Divorce

The Process Over Simplified

If your lawyer starts out trying to negotiate a settlement for you without filing in court, great! But if it is taking too long, file in court so that you have some controls applied by the court. Every case has a start, and every case must have an end. If you need support, do not wait too long to file in court, or the court will think you maybe do not really need it. If you are not seeing your child(ren) file immediately, or the court may think you do not really care. If you are paying more support than you should during negotiations, and it lasts too long, it will tell a court you can afford to continue to do so.

A divorce is officially started by the filing of a Summons with Notice that clearly states on it Action for Divorce. This document, when filed, has a fee of $210.00 to buy an index number. This is the number that is then found on all of your court documents to identify your case. The spouse that files the Summons and pays the fee is the Plaintiff.

The Summons must then be served on the other spouse, who is the Defendant, within 120 days of buying the index number. It must be personally handed to him or her by a person over the age of 18 who is not named in the lawsuit. An affidavit of personal service must be signed by the person who served the summons in front of a notary public.

Within 45 days of serving the summons, a request for a preliminary conference should be made to the court. It requires that a Request for Judicial Intervention be filed and paid for, $95.00. The RJI is what allows the court to assign a judge to your case. At the preliminary conference, the court will have your lawyer, or you if you do not have a lawyer, together with the other side, fill in a preliminary conference stipulation and order.

The preliminary conference stipulation and order is a document which will provide the court with a complete and succinct information about your divorce, including but not limited to: the names and addresses of both spouses; their lawyers names, addresses and telephone and fax numbers; date of marriage; names and dates of birth of the children, if any; what issues are already resolved and what issues are not resolved.

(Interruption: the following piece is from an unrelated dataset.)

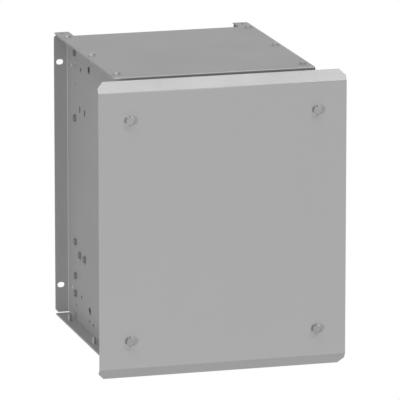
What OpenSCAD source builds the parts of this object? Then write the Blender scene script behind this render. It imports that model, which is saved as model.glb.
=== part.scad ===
// Wall-mounted braking resistor in a sheet steel housing.
// X runs to the right, the front faces -Y, the wall is the plane Y = 0 and Z is up.
// The origin is on the wall, at the centre of the four wall slots.

/* [Housing] */
// Width of the housing over its outward flanges
body_w = 333; // [325:1:345]
// Height of the housing over its top and bottom plates
body_h = 480; // [470:1:500]
// Depth of the housing from the wall to its front face
body_d = 392; // [388:1:410]
// Width over the outer faces of the two side plates
web_w = 288; // [282:1:292]
// Thickness of the housing sheet
sheet_t = 1.5; // [1.2:0.1:2]
// Inside radius of the sheet bends
bend_r = 1; // [0.5:0.5:2]
// Depth of the open gap between the wall and the rear panel
wall_gap = 36; // [30:1:40]
// Height of the lips at the front of the top and bottom plates
front_lip = 12; // [10:0.5:14]
// Open strip for the air between those lips and the front guard
air_strip = 11; // [6:0.5:12]
// Cut at the outer corners of the flanges
corner_cut = 5; // [2:0.5:6]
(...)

The preliminary conference stipulation and order will also road map your divorce. It will give deadlines as to when each step of a divorce must be completed by, including but not limited to, serving discovery demands; production to the demands; depositions; appraisals of houses, businesses, pensions, collectibles; status conferences, compliance conferences; and when the case is to be certified ready for trial. Sometimes, the trial itself will be scheduled too, in case will be needed.

If issues of custody or visitation are not resolved, the court can (and probably will) appoint a lawyer for the child(ren) at this time, called a law guardian. The law guardian is usually paid for by the two parents in proportion to their respective incomes. If issues of mental health or psychological aberration are presented, the court may also appoint a mental health forensic, also usually paid for by the two parents in proportion to their respective incomes.

If motion(s) were served as to support and other issues, the court will try to have the parties settle these issues pending the trial or final settlement at this conference too. If these issues are present, but no motions were filed yet, the court will also try to have them settled, or schedule the filing of the motions and responses.

Discovery is the process by which you both give and get proof of each others financial situations, identify marital property and separate property. Discovery is only for finances in a divorce. A Demand for Discovery and Inspection lists all the documents you are to provide for the other side to review. Interrogatories are written questions you must answer in writing and swear to in front of a notary public. A deposition is when you, the other spouse, and both of your lawyers sit in a conference room with a court reporter. The court reported swears you both in to tell the truth, and then the other partys lawyer asks you questions and you answer them. A transcript is then provided to prove what was and was not said at deposition. At the deposition, only questions pertaining to finances may be asked.

The best way to answer a question is to actually answer the question. It is not the time for you to say what you want said. Your turn will eventually come to do so. If the question can be answered by a simple yes or no, do so. If a question requires more words, answer it in as few words as possible. If you did not completely hear the question, do not assume what the questions was, state you did not hear it completely and ask for it to be repeated. If you do not understand a question, do not assume what the asker intended, state that you do not understand the question. Do not answer a question until you are certain the asker finished the question. You do not want to risk saying what you think sounds great for you, but actually opens up a can of worms. This is how you handle answering questions at trial too.

Never, never let the other side see that you are annoyed or irritated or upset by their tactics or statements. This will let them know how to get under your skin to make you look bad in the courtroom. Do not ever say, but in court I will not do (or say) it. If you do it outside of court, you will do it in court, and the other lawyer knows this. Always maintain total self-control no matter what is said that you do not like. If it is not your turn to talk, then do not talk. If you do not like what is being said, simply look at your toes remorsefully. Do not make faces or gestures either. Keep your hands out of your pockets. Otherwise the judge will say to him or herself, you must be everything your spouse says you are. What you need to know about Court appearances.

Hopefully, you will be able to settle the case before trial based on the information gathered through discovery, recommendations of the law guardian and the forensic expert. If not, make sure what you are fighting for is something the law allows a judge to award you, is worth fighting for, and that your facts are on your side. Never go to trial if there is a great risk of walking away with less than what is being offered in the settlement agreement.

Litigate facts as applied to the law, not emotions.